Source excerpt:

= = = =

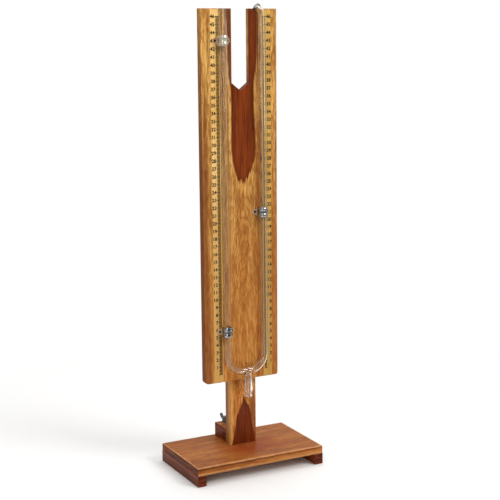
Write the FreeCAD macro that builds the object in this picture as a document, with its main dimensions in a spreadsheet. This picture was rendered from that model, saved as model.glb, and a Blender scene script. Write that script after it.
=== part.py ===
import FreeCAD, Part
import os
import re
import Sketcher
from FreeCAD import Placement, Rotation, Vector

# A two-limb glass tube on a wooden stand, for comparing the densities of liquids.
# A slotted upright board carries the tube and a scale beside each limb. A post and
# a bolted block hold the board over a base on two feet.
# Frame: +X to the right along the base, +Y to the back, +Z up, origin in the middle
# of the footprint on the surface that the feet stand on. All sizes are in millimetres.

SIZES = {
    # base
    "base_length": 184.2,
    "base_depth": 112.7,
    "base_thickness": 10.3,
    "base_edge_round": 1.2,
    "foot_width": 12.0,
    "foot_height": 14.6,
    "foot_edge_round": 0.8,
    # post and the block behind it
    "post_width": 38.2,
    "post_thickness": 15.5,
    "post_length": 375.0,
    "post_middle": 4.15,
    "post_front": 3.36,
    "post_edge_round": 1.2,
    "block_depth": 33.5,
    "block_height": 18.5,
    "block_edge_round": 0.8,
    # upright board with its slot, open at the top and ending in a point
    "board_width": 107.4,
    "board_height": 480.8,
    "board_thickness": 10.2,
    "board_middle": -2.3,
    "board_lift": 92.2,
    "board_edge_round": 0.9,
    "left_corner_round": 5.0,
    "right_corner_round": 3.0,
    "slot_width": 25.5,
    "slot_offset": 1.9,
    "slot_depth": 92.3,
    "slot_point": 10.0,
    # printed scales on the board's face
    "scale_width": 12.8,
    "scale_thickness": 0.3,
    "left_scale_inset": 13.2,
    "right_scale_inset": 9.0,
    # glass tube: one blown piece with two limbs, a bend and an outlet below it
    "tube_radius": 5.0,
    "tube_wall": 1.2,
    "tube_gap": 1.0,
    "tube_offset": 3.4,
    "tube_lift": 13.4,
    "tube_lean": 0.31,
    "limb_spacing": 53.5,
    "bend_radius": 21.0,
    "left_limb_drop": 0.2,
    "right_limb_drop": 7.4,
    "mouth_bend_radius": 8.0,
    "mouth_bend_angle": 45.0,
    "mouth_length": 6.5,
    "outlet_offset": 2.0,
    "outlet_board_gap": 0.2,
    "outlet_shoulder": 8.0,
    "outlet_bulge_radius": 6.5,
    "outlet_bulge_height": 10.0,
    "outlet_bulge_drop": 24.0,
    "outlet_neck_radius": 4.7,
    "outlet_rim_radius": 5.6,
    "outlet_rim_height": 5.6,
    "outlet_length": 36.2,
    # tube clips: saddles with two raised bands, and the screws in their ears
    "clip_thickness": 0.6,
    "clip_clearance": 0.15,
    "clip_height": 13.0,
    "clip_band_rise": 0.7,
    "clip_band_height": 4.4,
    "clip_band_spacing": 7.5,
    "clip_ear_height": 7.0,
    "clip_screw_spacing": 17.6,
    "lower_left_clip_height": 55.5,
    "upper_left_clip_drop": 39.2,
    "right_clip_height": 208.9,
    "clip_screw_radius": 0.9,
    "clip_screw_length": 8.0,
    "clip_screw_head_radius": 1.5,
    "clip_screw_head_height": 1.0,
    # clamp bolt with its washers and wing nut
    "bolt_radius": 2.5,
    "bolt_head_radius": 4.6,
    "bolt_head_height": 3.5,
    "bolt_projection": 2.5,
    "bolt_inset": 12.0,
    "bolt_back_inset": 8.0,
    "bolt_clearance": 0.1,
    "washer_radius": 5.0,
    "washer_thickness": 1.0,
    "nut_clearance": 0.05,
    "nut_gap": 0.1,
    "hub_base_radius": 4.5,
    "hub_top_radius": 3.6,
    "hub_height": 5.5,
    "wing_reach": 10.5,
    "wing_top": 10.5,
    "wing_start": 1.6,
    "wing_low": 5.0,
    "wing_inner": 5.6,
    "wing_thickness": 2.0,
    "wing_round": 1.9,
    "wing_turn": 102.0,
    # countersunk wood screws
    "screw_clearance": 0.05,
    "foot_screw_radius": 1.75,
    "foot_screw_length": 20.0,
    "foot_screw_head_radius": 3.5,
    "foot_screw_head_height": 2.2,
    "foot_screw_spacing": 72.0,
    "post_screw_radius": 1.75,
    "post_screw_length": 22.0,
    "post_screw_head_radius": 3.5,
    "post_screw_head_height": 2.2,
    "post_screw_inset": 28.0,
    "block_screw_radius": 2.0,
    "block_screw_length": 45.0,
    "block_screw_head_radius": 4.0,
    "block_screw_head_height": 2.5,
    "block_screw_spacing": 26.0,
}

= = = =

Copy all the lines above that hold the string "with".

Write the FreeCAD macro that builds the object in this picture as a document, with its main dimensions in a spreadsheet. This picture was rendered from that model, saved as model.glb, and a Blender scene script. Write that script after it.
    # upright board with its slot, open at the top and ending in a point
    # glass tube: one blown piece with two limbs, a bend and an outlet below it
    # tube clips: saddles with two raised bands, and the screws in their ears
    # clamp bolt with its washers and wing nut